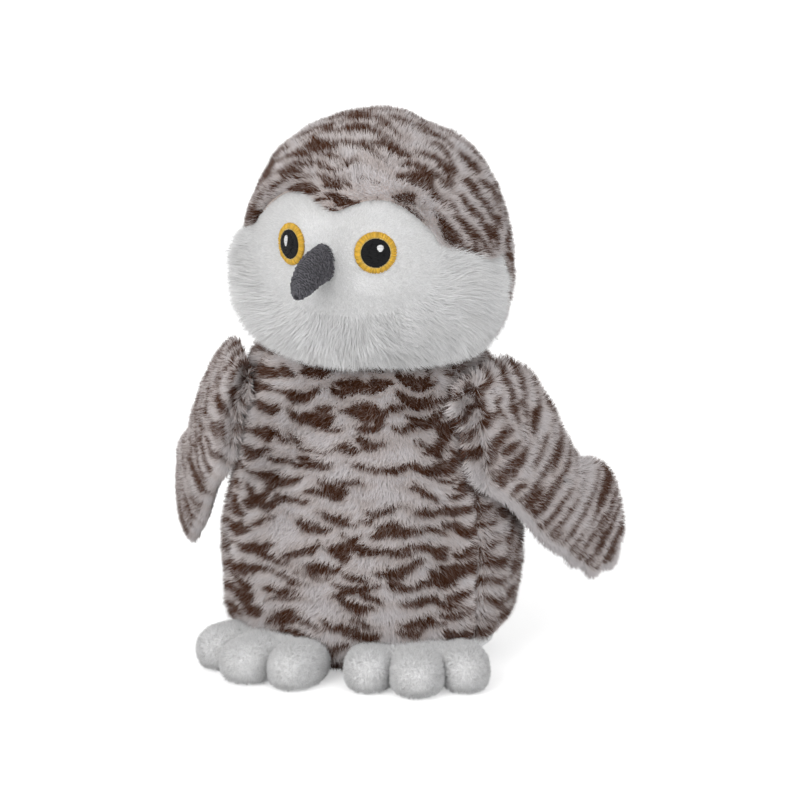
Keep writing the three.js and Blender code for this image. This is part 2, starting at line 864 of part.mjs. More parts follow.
function wingPieces() {
  const centre = new THREE.Vector2(...wingCentreShares);
  const outline = wingOutline(0, wingOutlinePoints, lobeSteps);
  const knife = wingOutline(-knifeMargin, wingOutlinePoints, fillLobeSteps);
  const over = swell(wingOuterBulge, wingEdge);
  const under = swell(wingInnerBulge, wingEdge);
  const whole = pillow(outline, centre, wingBands, wingPlace, (share) => -under(share), over);
  const [outer, inner] = halves(whole, knife, centre, wingBands, wingPlace);
  const filling = (margin) => {
    const overFill = swell(wingOuterBulge - wingOuterPile + margin, wingEdge + margin);
    const underFill = swell(wingInnerBulge - wingInnerPile + margin, wingEdge + margin);
    return pillow(
      wingOutline(wingFillMargin - margin, wingFillPoints, fillLobeSteps),
      centre,
      fillBands,
      wingPlace,
      (share) => -underFill(share),
      overFill,
    );
  };
  const { through, along } = wingHinge();
  const bodySwept = sweptRoom(bodyRoom, through, along, -wingSwingOut, wingSwingIn);
  return [
    ...pairOf("wing_outer", outer.subtract(filling(seamWidth)).subtract(bodySwept), stripedCloth),
    ...pairOf("wing_lining", inner.subtract(filling(seamWidth)).subtract(bodySwept), whiteCloth),
    ...pairOf("wing_stuffing", filling(0).subtract(bodySwept), fibre),
  ];
}

// Tail

const tailHinge = new THREE.Vector3(
  0,
  sectionAt(bodyProfile, tailHingeHeight).depth - tailHingeInset,
  tailHingeHeight,
);

function tailPlace(flat, thickness) {
  const droop = radians(tailDroopDegrees);
  const along = flat.y * tailLength;
  return new THREE.Vector3(
    flat.x * tailWidth * half,
    tailHinge.y + along * Math.cos(droop) + thickness * Math.sin(droop),
    tailHinge.z - along * Math.sin(droop) + thickness * Math.cos(droop),
  );
}

function tailOutline(margin, count, steps) {
  const right = tailOutlineShares;
  const left = right.slice(1, -1).reverse().map(([x, y]) => [-x, y]);
  const centre = new THREE.Vector2(...tailCentreShares);
  const size = new THREE.Vector2(tailWidth * half, tailLength);
  const outline = lobedOutline(
    [...right, ...left],
    count,
    centre,
    tailLobes,
    tailLobeShares,
    tailLobeDepth / tailLength,
    steps,
  );
  const drawn = grown(
    outline.map((point) => point.multiply(size)),
    centre.clone().multiply(size),
    -margin,
  );
  return drawn.map((point) => point.divide(size));
}

function tailPieces() {
  const centre = new THREE.Vector2(...tailCentreShares);
  const outline = tailOutline(0, tailOutlinePoints, lobeSteps);
  const knife = tailOutline(-knifeMargin, tailOutlinePoints, fillLobeSteps);
  const over = swell(tailUpperBulge, wingEdge);
  const under = swell(tailLowerBulge, wingEdge);
  const whole = pillow(outline, centre, tailBands, tailPlace, (share) => -under(share), over);
  const [upper, lower] = halves(whole, knife, centre, tailBands, tailPlace);
  const filling = (margin) => {
    const overFill = swell(tailUpperBulge - tailUpperPile + margin, wingEdge + margin);
    const underFill = swell(tailLowerBulge - tailLowerPile + margin, wingEdge + margin);
    return pillow(
      tailOutline(tailFillMargin - margin, tailFillPoints, fillLobeSteps),
      centre,
      fillBands,
      tailPlace,
      (share) => -underFill(share),
      overFill,
    );
  };
  const sideways = new THREE.Vector3(1, 0, 0);
  const bodySwept = sweptRoom(bodyRoom, tailHinge, sideways, 0, tailLift);
  return [
    meshOf("tail_upper", upper.subtract(filling(seamWidth)).subtract(bodySwept), stripedCloth),
    meshOf("tail_lower", lower.subtract(filling(seamWidth)).subtract(bodySwept), whiteCloth),
    meshOf("tail_stuffing", filling(0).subtract(bodySwept), fibre),
  ];
}

const head = new THREE.Group();
head.rotation.z = -radians(headTurnDegrees);
head.position.x = headShift;
head.add(...headPieces());

const owl = new THREE.Group();
owl.add(
  ...bodyPieces(),
  ...footPieces("left", leftFootSplayDegrees),
  ...footPieces("right", rightFootSplayDegrees),
  ...wingPieces(),
  ...tailPieces(),
  head,
);

export default owl;
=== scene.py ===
"""Dresses a stuffed toy owl with plush covers, combed pile, embroidered eyes and a looped beak."""

import math

import bpy
import numpy as np
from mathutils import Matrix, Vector


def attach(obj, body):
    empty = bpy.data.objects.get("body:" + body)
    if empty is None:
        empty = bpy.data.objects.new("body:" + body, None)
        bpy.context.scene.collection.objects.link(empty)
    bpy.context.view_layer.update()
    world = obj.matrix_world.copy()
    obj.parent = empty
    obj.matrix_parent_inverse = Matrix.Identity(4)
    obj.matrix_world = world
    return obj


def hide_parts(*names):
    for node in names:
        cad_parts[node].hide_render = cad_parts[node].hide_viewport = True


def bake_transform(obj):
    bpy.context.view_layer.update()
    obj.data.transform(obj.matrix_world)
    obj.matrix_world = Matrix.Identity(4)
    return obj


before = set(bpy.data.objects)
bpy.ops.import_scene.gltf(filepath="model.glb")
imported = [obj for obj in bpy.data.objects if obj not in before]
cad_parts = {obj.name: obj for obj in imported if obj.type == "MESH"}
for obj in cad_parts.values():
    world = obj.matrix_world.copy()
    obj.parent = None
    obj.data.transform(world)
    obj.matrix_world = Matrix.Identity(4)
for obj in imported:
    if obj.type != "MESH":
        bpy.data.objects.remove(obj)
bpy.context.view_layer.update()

bl_info = {
    "name": "Plush Owl Dresser",
    "version": (1, 0, 0),
    "blender": (4, 5, 0),
    "location": "3D View > Sidebar > Owl",
    "description": "Plush covers, pile, embroidered eyes and a looped beak for a stuffed toy owl",
    "category": "Object",
}

MM = 0.001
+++
- _WRITTEN PROBLEM_: Your task is to transcribe the line containing "const owl = new THREE.Group();" and every line after it, through the last line of the data, exactly as written and with nothing more.

- _PROBLEM SOLUTION_:
const owl = new THREE.Group();
owl.add(
  ...bodyPieces(),
  ...footPieces("left", leftFootSplayDegrees),
  ...footPieces("right", rightFootSplayDegrees),
  ...wingPieces(),
  ...tailPieces(),
  head,
);

export default owl;
=== scene.py ===
"""Dresses a stuffed toy owl with plush covers, combed pile, embroidered eyes and a looped beak."""

import math

import bpy
import numpy as np
from mathutils import Matrix, Vector


def attach(obj, body):
    empty = bpy.data.objects.get("body:" + body)
    if empty is None:
        empty = bpy.data.objects.new("body:" + body, None)
        bpy.context.scene.collection.objects.link(empty)
    bpy.context.view_layer.update()
    world = obj.matrix_world.copy()
    obj.parent = empty
    obj.matrix_parent_inverse = Matrix.Identity(4)
    obj.matrix_world = world
    return obj


def hide_parts(*names):
    for node in names:
        cad_parts[node].hide_render = cad_parts[node].hide_viewport = True


def bake_transform(obj):
    bpy.context.view_layer.update()
    obj.data.transform(obj.matrix_world)
    obj.matrix_world = Matrix.Identity(4)
    return obj


before = set(bpy.data.objects)
bpy.ops.import_scene.gltf(filepath="model.glb")
imported = [obj for obj in bpy.data.objects if obj not in before]
cad_parts = {obj.name: obj for obj in imported if obj.type == "MESH"}
for obj in cad_parts.values():
    world = obj.matrix_world.copy()
    obj.parent = None
    obj.data.transform(world)
    obj.matrix_world = Matrix.Identity(4)
for obj in imported:
    if obj.type != "MESH":
        bpy.data.objects.remove(obj)
bpy.context.view_layer.update()

bl_info = {
    "name": "Plush Owl Dresser",
    "version": (1, 0, 0),
    "blender": (4, 5, 0),
    "location": "3D View > Sidebar > Owl",
    "description": "Plush covers, pile, embroidered eyes and a looped beak for a stuffed toy owl",
    "category": "Object",
}

MM = 0.001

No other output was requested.